Cultura Pop
Todos somos Sinéad O’Connor. Ou podemos ser.
Se você já encarou uma luta árdua e passou não apenas por momentos de descrédito, como por ocasiões em que nem mesmo você acreditava em si, existe uma grande chance de você se identificar com a história e o sofrimento de Sinéad O’Connor.
Provavelmente ninguém que apontou o dedo para a cantora irlandesa (que saiu de cena nesta quarta, dia 26) vai parar para pedir desculpas a ela pela maneira como ela foi tratada nas últimas décadas. Foi tachada de punk falsa, mitômana, louca, excomungada pela Igreja Católica. Foi transformada em inimiga até pelo compositor que lhe deu seu maior sucesso (Prince). Menos gente ainda deve ter percebido o quanto ela se sentiu sozinha nesses últimos anos, negligenciada por parentes e antigos amigos. Nem perceberam, ou fingiram que não viram, ou os olhares de desespero que ela dava a cada aparição na mídia – como no seu pedido de ajuda pelas redes sociais, em 2020, auge da pandemia.
Pouca gente se deu conta de que os protestos dela contra a pedofilia na Igreja Católica faziam sentido e foram comprovados – ao cantar War, de Bob Marley, no Saturday night live, em 1992, ela encartou referências a “abuso infantil” na letra, rasgou a foto do Papa João Paulo II, e sua vida mudou para bem pior a partir daí. O “verdadeiro inimigo” do qual ela falou no palco no SNL não foi combatido por nenhum dos que a vaiaram quando se apresentou no concerto do 30º aniversário de carreira de Bob Dylan no Madison Square Garden, pouco depois disso. Pelo contrário. Tá por aí até hoje.

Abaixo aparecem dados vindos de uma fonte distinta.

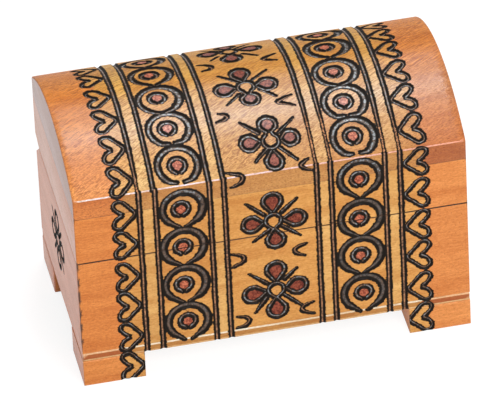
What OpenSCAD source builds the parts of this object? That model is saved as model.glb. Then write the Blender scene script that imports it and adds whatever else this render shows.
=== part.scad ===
// Small wooden trinket chest with a shallow arched lid.
// Four glued boards stand on a floor board with a block foot under each corner.
// The lid is a second frame of four boards under one plank that is flat below and arched above.
// A V groove along the back lets the lid swing open on two small brass hinges inside it.
// Lines, rings, hearts and flowers are carved on the front, over the arch and on the base's ends.
// Millimetres. +Z is up, the front faces -Y and the origin is the middle of the feet's underside.

/* [Chest] */
// Length of the chest over its two ends
chest_l = 160; // [130:1:240]
// Depth of the chest from front to back
chest_d = 88; // [70:1:130]
// Height of the line where the lid parts from the base
parting_h = 61.5; // [45:0.5:90]
// Gap between lid and base when the lid is shut
parting_gap = 0.3; // [0.1:0.05:0.6]
// Thickness of the boards of the base and of the lid's frame
board_t = 8; // [7:0.5:12]
// Width of front and back board that laps over the end boards
corner_lap = 3; // [2:0.5:5]

/* [Foot and floor] */
// Height of the block feet
foot_h = 12.2; // [8:0.2:20]
// Length of a foot along the front
foot_l = 25.4; // [18:0.2:36]
// Width of a foot along the end
foot_w = 24.2; // [18:0.2:32]
// Thickness of the floor board
floor_t = 4; // [3:0.5:7]
// How far the floor board's edge lies behind the faces above and below it
floor_inset = 0.2; // [0:0.1:1]

/* [Lid] */
// Height of the lid's frame, from the parting line to the plank
lid_frame_h = 22; // [16:0.5:36]
// Thickness of the top plank along its front and back edges
plank_edge_t = 9; // [5:0.5:14]
// Rise of the top plank's arch above those edges
arch_rise = 13.5; // [8:0.5:24]

/* [Back groove] */
// Width of the flat strip between the groove's tip and the inside of the boards
groove_land = 0.8; // [0.5:0.1:1.5]
// Height of the bevel on the lid, at the back face
lid_bevel = 3.5; // [2.5:0.1:5]
// Height of the bevel on the base, at the back face
base_bevel = 6.3; // [4:0.1:8]

/* [Hinges] */
// Distance from an end of the chest to the middle of the hinge nearest to it
hinge_end_w = 35; // [22:1:45]
// Length of a hinge
hinge_l = 22; // [18:0.5:28]
// Length of the middle knuckle, which turns with the lid
lid_knuckle_l = 8; // [5:0.5:11]
// Height of a leaf above or below the hinge line
leaf_h = 9; // [7.5:0.5:12]
// Thickness of a leaf
leaf_t = 0.8; // [0.6:0.1:1.2]
// Radius of the hinge pin
pin_r = 0.6; // [0.4:0.05:0.8]
// Radius of the pin's two peened ends
pin_end_r = 0.95; // [0.9:0.05:1.2]
// Thickness of the pin's two peened ends
pin_end_t = 0.4; // [0.2:0.1:0.8]
// Radial clearance between the pin and the lid's knuckle
pin_clearance = 0.05; // [0.02:0.01:0.09]
// Radial clearance between the pin and the base's knuckles, which grip it
pin_seat_clearance = 0.01; // [0.01:0.01:0.03]
// Gap between knuckles that lie side by side, and past the ends of the barrel
knuckle_gap = 0.2; // [0.1:0.05:0.4]
// Clearance between the barrel and the wood or leaf that passes round it
barrel_clearance = 0.25; // [0.15:0.05:0.5]

/* [Hinge nails] */
// Number of nails in a leaf
nail_count = 3; // [2:1:3]
// Radius of a nail's shank
nail_r = 0.5; // [0.35:0.05:0.6]
// Radius of a nail's head
nail_head_r = 1.1; // [0.9:0.05:1.4]
// Height of a nail's domed head
nail_head_h = 0.5; // [0.3:0.05:0.8]
// Length of a nail's shank below its head
nail_l = 4.6; // [3.5:0.1:5.5]
// Distance from a leaf's end to its first nail
nail_edge = 3.2; // [2.5:0.1:4.5]
// Radial clearance round a nail in its leaf and its board
nail_clearance = 0.03; // [0.02:0.01:0.08]

/* [Carving] */
// Depth of the carving
carve_depth = 0.65; // [0.4:0.05:1]
// Width of a straight carved line
line_w = 1.9; // [1.4:0.1:2.4]
// Width of the cut round a large ring
ring_cut_w = 2.9; // [2.2:0.1:3.2]
// Width of the cut round a small ring, a petal or a flower's core
fine_cut_w = 2.1; // [1.4:0.1:2.4]
// Distance from an end of the chest to the middle of the rings nearest to it
ring_end_w = 44; // [42:1:52]
// Distance between the two lines beside the rings
ring_lane_w = 22; // [21.5:0.5:26]
// Distance between the two lines of a strip
strip_w = 6; // [4:0.5:8]
// Radius of a large ring, to the middle of its cut
ring_r = 8.2; // [7:0.1:8.6]
// Radius of a small ring, to the middle of its cut
small_ring_r = 3.1; // [2.6:0.1:3.6]
// Height of the lowest rings
first_ring_z = 24.6; // [22:0.2:30]
// Distance between rings up the front
front_ring_pitch = 18.9; // [18:0.1:22]
// Distance along the arch from its front edge to the first rings
first_arch_ring = 8.9; // [8:0.1:12]
// Distance between rings along the arch
arch_ring_pitch = 18.2; // [17.8:0.1:22]
// Distance from an end of the chest to the hearts nearest to it
heart_end_w = 20; // [16:0.5:24]
// Distance from a flower's middle to the middle of a petal
petal_reach = 9.6; // [9:0.1:11]
// Radius of a petal, to the middle of its cut
petal_r = 3.65; // [3:0.05:4]
// Radius of a flower's core, to the middle of its cut
core_r = 3.2; // [2.6:0.1:3.4]
// Height of the lowest flower
first_flower_z = 33.1; // [31:0.1:36]
// Distance between flowers up the front
front_flower_pitch = 34.6; // [30:0.1:40]
// Height of the flower on each end of the base
end_flower_z = 41; // [32:1:44]
// Distance of that flower from the front
end_flower_y = 45; // [30:1:60]

/* [Hidden] */

// Heights of the seams, from the ground up
floor_top_z = foot_h + floor_t;
base_top_z = parting_h - parting_gap / 2;
lid_bottom_z = parting_h + parting_gap / 2;
plank_bottom_z = parting_h + lid_frame_h;
ridge_z = plank_bottom_z + plank_edge_t;
top_z = ridge_z + arch_rise;

// Faces of the chest
half_l = chest_l / 2;
half_d = chest_d / 2;
inner_y = half_d - board_t;

// The arch is part of a cylinder whose axis runs along the chest
arch_r = (half_d * half_d + arch_rise * arch_rise) / (2 * arch_rise);

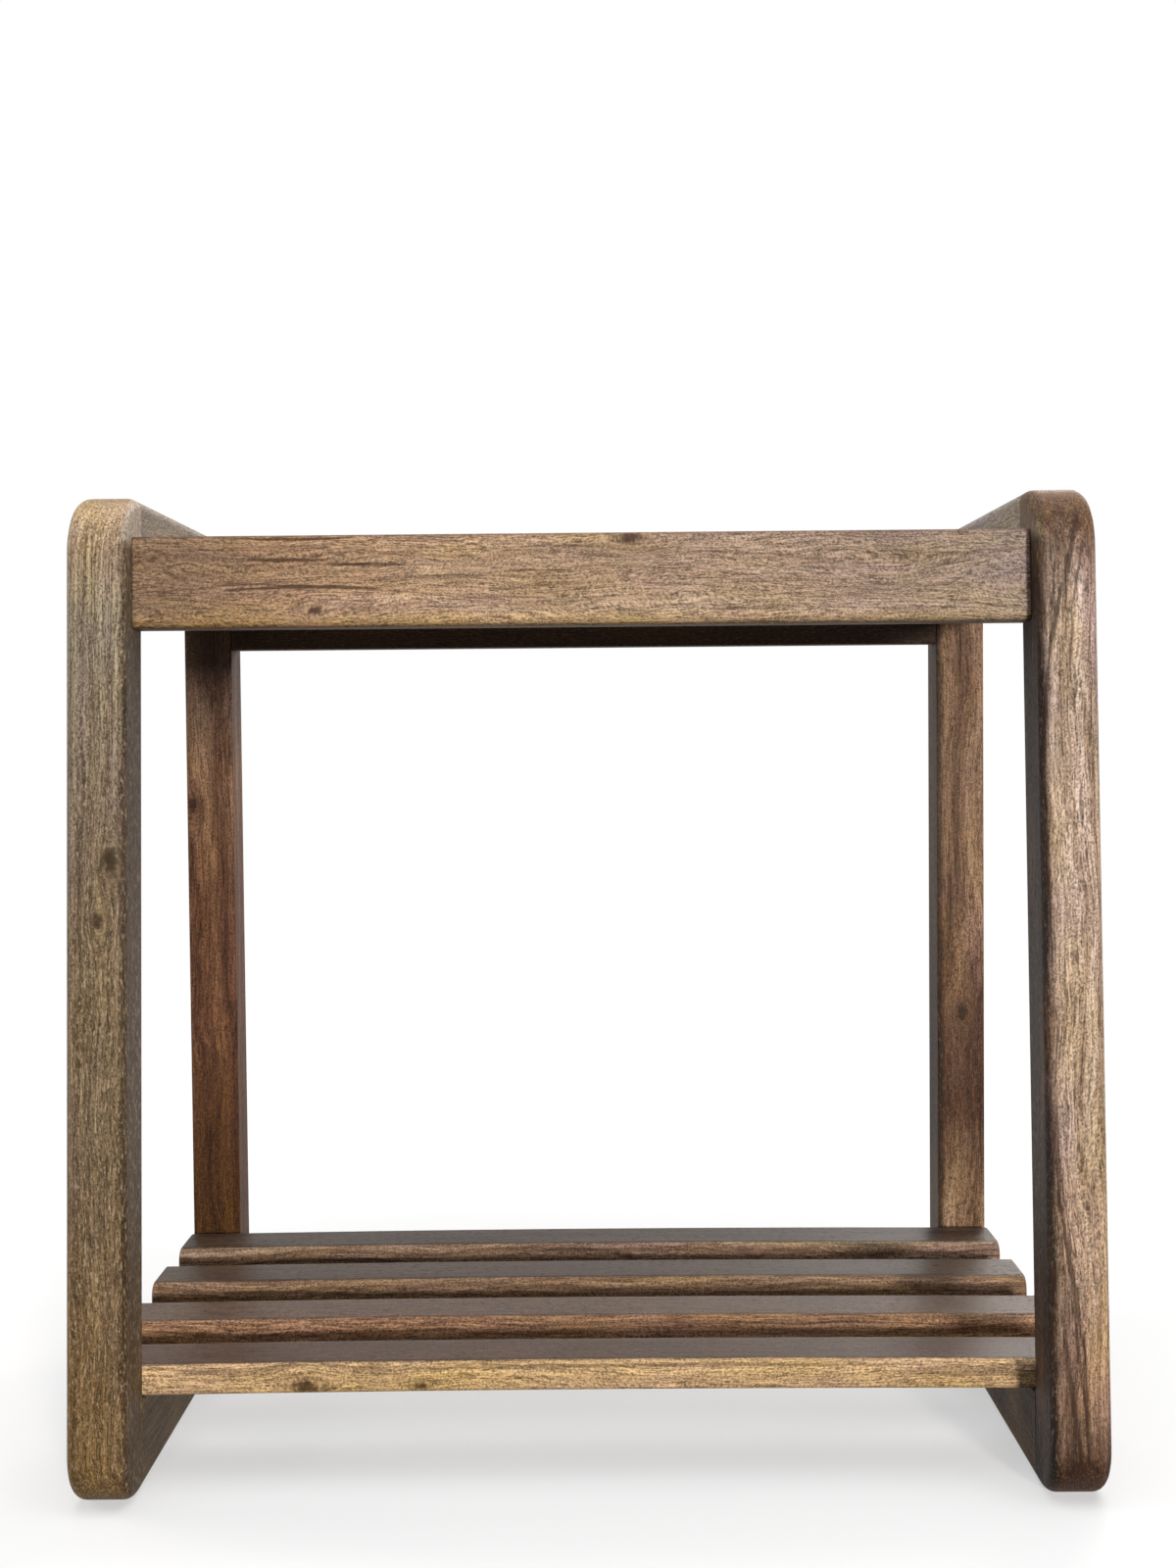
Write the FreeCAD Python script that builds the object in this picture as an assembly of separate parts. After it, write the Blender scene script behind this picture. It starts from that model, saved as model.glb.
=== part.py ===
import FreeCAD, Part
import math
import os
from FreeCAD import Vector

# Overall sizes in millimetres. X runs along the seat, Y from front to back and Z up from the floor.
bench_width = 460.0
bench_height = 452.0
# Depth is where the posts' leaning faces would meet the floor, before their corners are rounded.
foot_depth = 276.5
# Degrees by which each post leans toward the middle of its side frame.
splay_angle = 1.7

# Posts and rails of the two side frames.
post_width = 27.0
post_depth = 30.0
top_rail_height = 46.0
bottom_rail_height = 41.0
top_corner_radius = 28.0
foot_corner_radius = 25.0
outside_edge_radius = 6.0
inside_edge_radius = 5.0
window_edge_radius = 2.0

# Tenons on the ends of the side rails, and where they lie in the rail's height.
rail_tenon_thickness = 9.0
rail_tenon_length = 14.0
top_tenon_height = 18.0
top_tenon_drop = 10.0
foot_tenon_height = 20.0
foot_tenon_rise = 12.0

# Aprons between the posts, whose backs are flush with the posts' inward faces.
apron_drop = 19.0
apron_height = 42.0
apron_recess = 12.0
apron_lower_radius = 4.0
apron_upper_radius = 2.0
apron_back_radius = 1.5
apron_tenon_thickness = 8.0
apron_tenon_length = 12.0
apron_tenon_shoulder = 4.0
mortise_web = 5.0

# Slats, milled from one stock for the shelf and for the seat.
slat_width = 35.0
slat_thickness = 13.0
slat_top_radius = 6.0
slat_bottom_radius = 2.0
slat_end_chamfer = 0.8
shelf_slat_count = 4
seat_slat_count = 4
shelf_side_clearance = 1.2
seat_end_clearance = 0.6

# Cleats under the seat slats' ends, tongued into the top rails and flush with their undersides.
cleat_width = 18.0
cleat_edge_radius = 1.5
cleat_end_clearance = 0.3
cleat_tongue_thickness = 5.0
cleat_tongue_depth = 6.0
cleat_tongue_setback = 8.0

# Loose tenons, glued half in a slat's underside and half in the rail or cleat that carries it.
loose_tenon_thickness = 6.0
loose_tenon_width = 18.0
loose_tenon_in_slat = 8.0
loose_tenon_in_rail = 14.0
loose_tenon_in_cleat = 9.0

# Clearances: round a glued tenon or tongue, and past its end.
joint_clearance = 0.15
glue_pocket = 1.2

# How far a cut runs past the face that it leaves by, and how near two lengths count as the same.
overrun = 2.0
alike_within = 1e-4

# Planes and places worked out from the sizes above.
slope = math.tan(math.radians(splay_angle))
outer_x = bench_width / 2
inner_x = outer_x - post_width
frame_middle_x = outer_x - post_width / 2
shelf_underside = bottom_rail_height
shelf_top = shelf_underside + slat_thickness
seat_top = bench_height - apron_drop
seat_underside = seat_top - slat_thickness
apron_bottom = seat_top - apron_height
window_top = bench_height - top_rail_height
cleat_bottom = window_top
cleat_height = seat_underside - cleat_bottom
top_tenon_high = bench_height - top_tenon_drop
top_tenon_low = top_tenon_high - top_tenon_height
foot_tenon_high = foot_tenon_rise + foot_tenon_height

parts = {}


def front_plane(inset, height):
    """Y, at a height, of the leaning plane that lies this far behind the front posts' faces."""
    return -foot_depth / 2 + inset + slope * height


def prism_along_x(outline, start, length):
    """Solid between two planes square to X, on an outline of (y, z) pairs."""
    points = [Vector(start, y, z) for y, z in outline]
    face = Part.Face(Part.makePolygon(points + points[:1]))
    return face.extrude(Vector(length, 0, 0))


def leaning_outline(near, far, low, high):
    """Four-sided outline between two leaning planes and two heights."""
    return [
        (front_plane(near, low), low),
        (front_plane(far, low), low),
        (front_plane(far, high), high),
        (front_plane(near, high), high),
    ]


def frame_outline(inset, low, high):
    """Outline that narrows upward as the side frames do, inset from front and back alike."""
    return [
        (front_plane(inset, low), low),
        (-front_plane(inset, low), low),
        (-front_plane(inset, high), high),
        (front_plane(inset, high), high),
    ]


def same(first, second):
    return math.isclose(first, second, abs_tol=alike_within)


def spans_x(edge):
    """True for a straight edge that runs along X only."""
    box = edge.BoundBox
    return same(box.YLength, 0) and same(box.ZLength, 0)


def lies_at_x(edge, place):
    """True for an edge that lies wholly in the plane X = place."""
    box = edge.BoundBox
    return same(box.XMin, place) and same(box.XMax, place)


def in_window(edge):
    """True for an edge that lies between the rails and between the posts of a side frame."""
    box = edge.BoundBox
    middle = (box.ZMin + box.ZMax) / 2
    between_rails = bottom_rail_height - overrun < middle < window_top + overrun
    depth = max(abs(box.YMin), abs(box.YMax))
    return between_rails and depth < -front_plane(post_depth - overrun, bottom_rail_height)


def flip_y(shape):
    return shape.mirror(Vector(0, 0, 0), Vector(0, 1, 0))


def flip_x(shape):
    return shape.mirror(Vector(0, 0, 0), Vector(1, 0, 0))


# Side frame: one rounded blank, parted at the joint lines.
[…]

Fica a música, além da tristeza pela forma como Sinéad morreu (e viveu). A discografia da cantora estacionou, para vários ouvintes de ocasião, no segundo disco, I do not want what I haven’t got (1990), que fez muitos fãs da primeira fase dela estranharem o clima choroso e romântico de Nothing compares 2 U, a tal música de Prince. Mesmo com uma sonoridade mais amansada, o clima intenso da estreia, The lion and the cobra (1987), ainda estava por lá: o primeiro disco de Sinéad tinha peso punk, influências eletrônicas, religiosidade, blasfêmia, luta por direitos, orgulho (inclusive orgulho irlandês), drama, arranjos cujos ecos podem ser escutados em discos nacionais da época (de Titãs a Capital Inicial).
Em quase toda a sua discografia, Sinéad foi uma espécie de nervo exposto – de questões religiosas, das tretas envolvendo a história da Irlanda e da Irlanda do Norte, de sua própria saúde mental em meio a vários traumas. Em 1992, ano da foto do Papa, saiu um disco tranquilo, Am I not your girl?, com versões de clássicos do jazz, sobrepujado pelas tretas pessoais e que deixou um rastro de insucessos comerciais na carreira dela. Indo de memória, recordo também do bom e solidário Universal mother (1994), do duplo, religioso e místico Theology (2007), do pop, frágil e sincero How about I be me (And you be you) (2012) como álbuns excelentes e eficientes para, mais do que ouvir Sinéad O’Connor, conhecer Sinéad, sua história e saber contra o que ela lutava.